So Super Tuesday didn’t sort the wheat from the chaff.
Clinton came out of the primaries with around 80 more delegates than Obama; but, as The Guardian points out, Barack Obama won the most States and has enjoys a favourable lead in seven of the remaining contests. Obama also enjoys a stonking lead in the money stakes, more than doubling the war-chest available to Hillary C (indeed, it seems that the lobby-friendly Clintons’ have exhausted their donors and are feeling the squeeze).
But what does an indecisive democratic result mean for the Dems?
Well it probably means that Barack and Hillary will be tearing strips off each other, while GOP frontrunner John McCain is able to communicate directly to the nation, bar the occasional scuffle with the limpet-like - i.e. financially self-sufficient - Mitt Romney (McCain and Mike Huckabee are pretty chilled).
Also, we’ve also seen enough of Hillary, and Bill for that matter, to know that they haven’t forgotten how to fight like rabid alley cats. Obama, for all his righteous notions of a new politics, will have little option but to descend to the Clintons’ level if he’s to have any hope of surviving another salvo of negative campaigning.

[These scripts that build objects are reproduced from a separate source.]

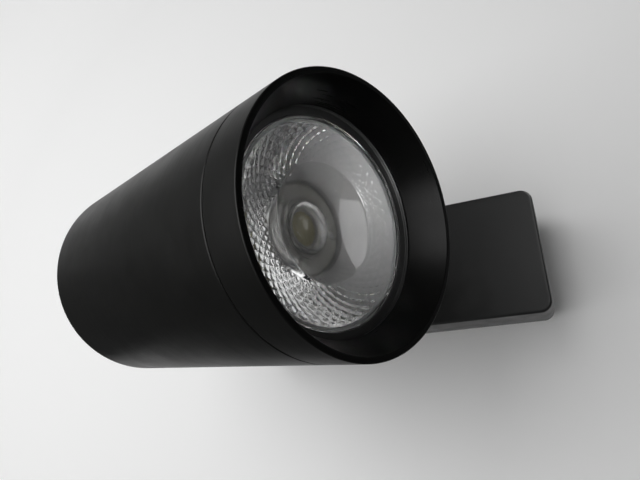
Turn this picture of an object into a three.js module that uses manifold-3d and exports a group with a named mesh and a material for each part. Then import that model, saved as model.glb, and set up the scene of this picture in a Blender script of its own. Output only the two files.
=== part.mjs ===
// Track spotlight: a cylindrical lamp head on a swivel arm, carried by a driver box that locks into a
// single-circuit lighting track. Millimetres, +Z up towards the ceiling. The origin lies on the pan axis in the
// plane where the box seats against the track, and +X runs along the track towards the long end of the box.
import * as THREE from 'three';
import { mergeVertices } from 'three/addons/utils/BufferGeometryUtils.js';
import Module from 'manifold-3d';

const wasm = await Module();
wasm.setup();

// ---- driving dimensions -------------------------------------------------------------------------------------
const GAP = 0.3;              // clearance left between neighbouring pieces
const REST_PAN = 4.7;         // degrees the head is turned from the track's direction
const REST_TILT = 24.0;       // degrees the head dips below level

const BOX_W = 64;             // driver box width at its face
const BOX_H = 32;             // driver box height, face to track seat
const BOX_RIGHT = 153;        // pan axis to the long end
const BOX_LEFT = 33;          // pan axis to the short end
const BOX_DRAFT = 0.8;        // how much each wall leans out from face to seat
const BOX_CORNER = 6;         // corner radius in plan
const BOX_WALL = 2.2;
const COVER_T = 4;

const NECK_W = 13.6;          // rail that enters the track's slot
const NECK_H = 9.5;
const NECK_X0 = 26, NECK_X1 = 128;
const NECK_BASE_W = 34;
const ROTOR_X = 48;           // axis of the rotary lock
const ROTOR_R = 5;
const WING_REACH = 12;
const LEVER_REACH = 34;

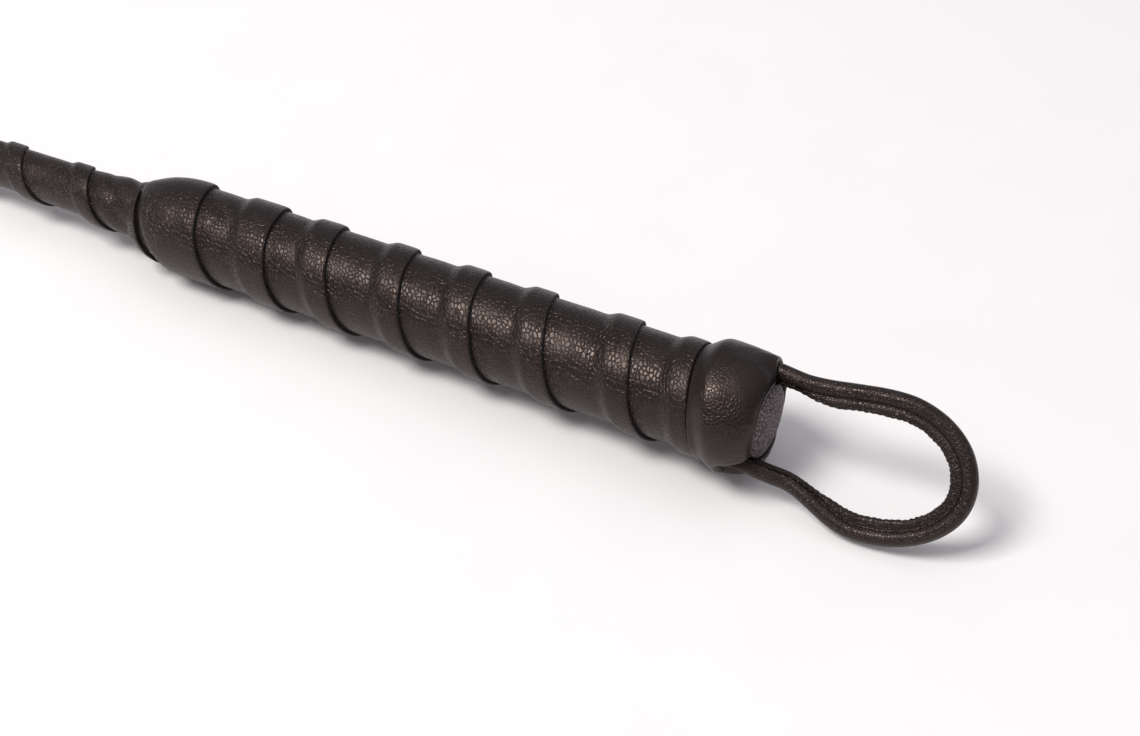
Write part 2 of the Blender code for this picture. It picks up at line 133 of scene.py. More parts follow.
# Hanging loop: leather folded round a cord, whose two layers make a flange on the inner side. A
# reach is a distance from the crop's axis, and the two waists are just outside the roots.
BEAD = 2.1
FLANGE = 4.3
FLANGE_HALF = 1.2
UPPER_ROOT_REACH = 12.9
LOWER_ROOT_REACH = 11.8
LOWER_ROOT_FRONT = 2.8
UPPER_WAIST = 12.3
LOWER_WAIST = 12.6
UPPER_REACH = 15.2
LOWER_REACH = 18.9
UPPER_WIDEST = 34.0
LOWER_WIDEST = 30.0
LOOP_LENGTH = 54.4
LOOP_TWIST = 0.35
WHIP_PITCH = 1.75
WHIP_FREE_END = 18.0
UPPER_TAB_HALF = 2.5
LOWER_TAB_HALF = 3.5

# Keeper: a round neck that flattens into the flap
NECK_START = 572.0
NECK_RADIUS = 5.45
NECK_HALF = 4.7
KEEPER_LENGTH = 60.0
KEEPER_HALF = 12.0
KEEPER_THICK = 1.65
KEEPER_CORNER = 7.0
SEAM_INSET = 2.4
KEEPER_STITCH = 2.8


# ---------------------------------------------------------------- shaping tools

def smooth(low, high, value):
    """0 below low, 1 above high, and an S-curve between."""
    u = np.clip((value - low) / (high - low), 0.0, 1.0)
    return u * u * (3.0 - 2.0 * u)


def drift(x, seed):
    """A slow, uneven wander between -1 and 1, the same on every run."""
    slow, middling = np.sin(x + seed), 0.7 * np.sin(2.17 * x + 2.3 * seed)
    return (slow + middling + 0.4 * np.sin(4.61 * x + 5.1 * seed)) / 2.1


def hump(turn, middle, flat, reach):
    """1 within flat degrees of the middle turn, and 0 beyond reach degrees."""
    away = np.abs((turn - middle + math.pi) % (2.0 * math.pi) - math.pi)
    return 1.0 - smooth(math.radians(flat), math.radians(reach), away)


def through(values, t):
    """A smooth line through evenly spaced values, at t counted in spacings."""
    values = np.array(values)
    t = np.clip(t, 0.0, len(values) - 1.001)
    i = t.astype(int)
    u = t - i
    before, here = values[np.maximum(i - 1, 0)], values[i]
    after, beyond = values[i + 1], values[np.minimum(i + 2, len(values) - 1)]
    bend = (2.0 * before - 5.0 * here + 4.0 * after - beyond) * u * u
    twist = (3.0 * here - before - 3.0 * after + beyond) * u ** 3
    return 0.5 * (2.0 * here + (after - before) * u + bend + twist)


def about_axis(s, radius, turn):
    """Points from distances, radii and turns."""
    return np.stack(np.broadcast_arrays(s, radius * np.sin(turn), radius * np.cos(turn)), -1)


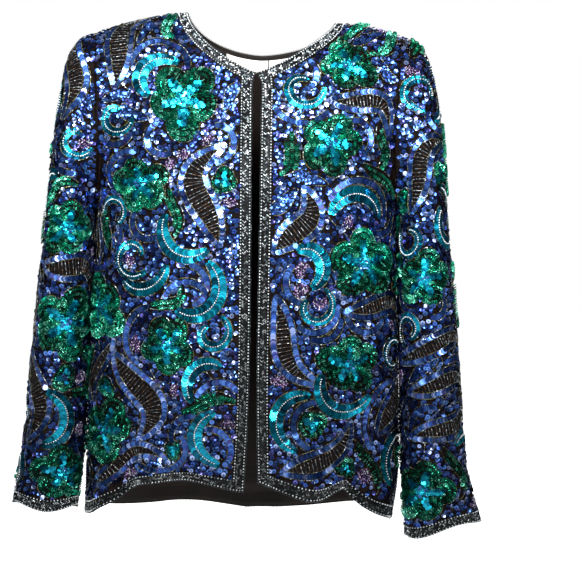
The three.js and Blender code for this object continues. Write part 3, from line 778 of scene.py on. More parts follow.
def sewOn(name, kind, place, facing, along, size, tint):
    # turns points into sewn sequins or beads, as one plain mesh
    plan = sewing[kind]
    made = plainMesh(name, place)
    perPoint = (("facing", facing, "FLOAT_VECTOR", "vector"), ("along", along, "FLOAT_VECTOR", "vector"),
                ("size", size, "FLOAT", "value"), ("tint", tint, "FLOAT_COLOR", "color"))
    for label, values, form, field in perPoint:
        attribute = made.data.attributes.new(label, form, "POINT")
        attribute.data.foreach_set(field, np.ascontiguousarray(values, np.float32).ravel())
    modifier = made.modifiers.new("sewing", "NODES")
    modifier.node_group = plan["tree"]
    sockets = {item.name: item.identifier for item in plan["tree"].interface.items_tree
               if item.in_out == "INPUT"}
    modifier[sockets["Material"]] = materials[plan["material"]]
    for label, value in plan["sizes"].items():
        modifier[sockets[label]] = value
    evaluated = made.evaluated_get(bpy.context.evaluated_depsgraph_get())
    mesh = bpy.data.meshes.new_from_object(evaluated)
    made.modifiers.remove(modifier)
    points = made.data
    made.data = mesh
    bpy.data.meshes.remove(points)
    mesh.name = name
    for label in ("facing", "along", "size"):
        if label in mesh.attributes:
            mesh.attributes.remove(mesh.attributes[label])
    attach(made, "root")
    return made


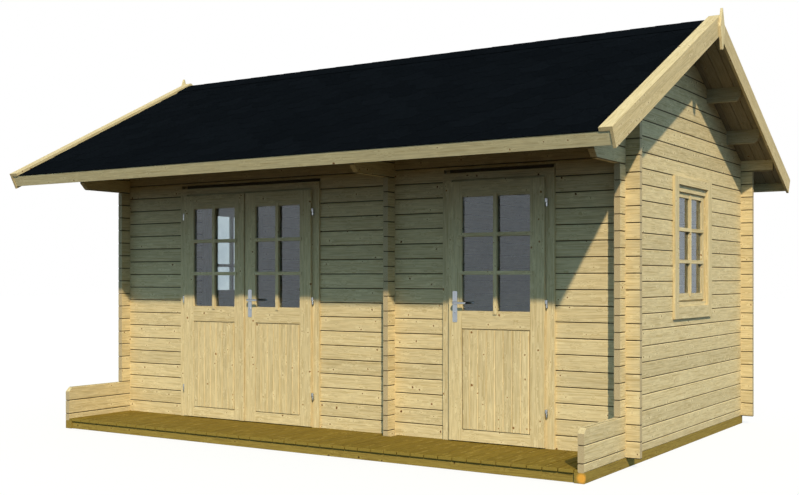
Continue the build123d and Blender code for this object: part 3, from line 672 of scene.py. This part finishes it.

What more mud-slinging will mean is more bullshit and more people turned off from the progressive message. The Republicans may be as popular as the Ebola virus right now, but that doesn’t mean they’ve forgotten how to campaign. Howard Dean, the Democrat chair, ought to compel the two remaining Democratic challengers to fight fair. But, alas, I doubt Dean has the influence - and he certainly doesn’t have the constitutional power - to change anything.
A Dem win in November is not a foregone conclusion. John McCain would be a very strong general election candidate. Barack and Hillary would do well to remember that and spare any more blood on the carpet.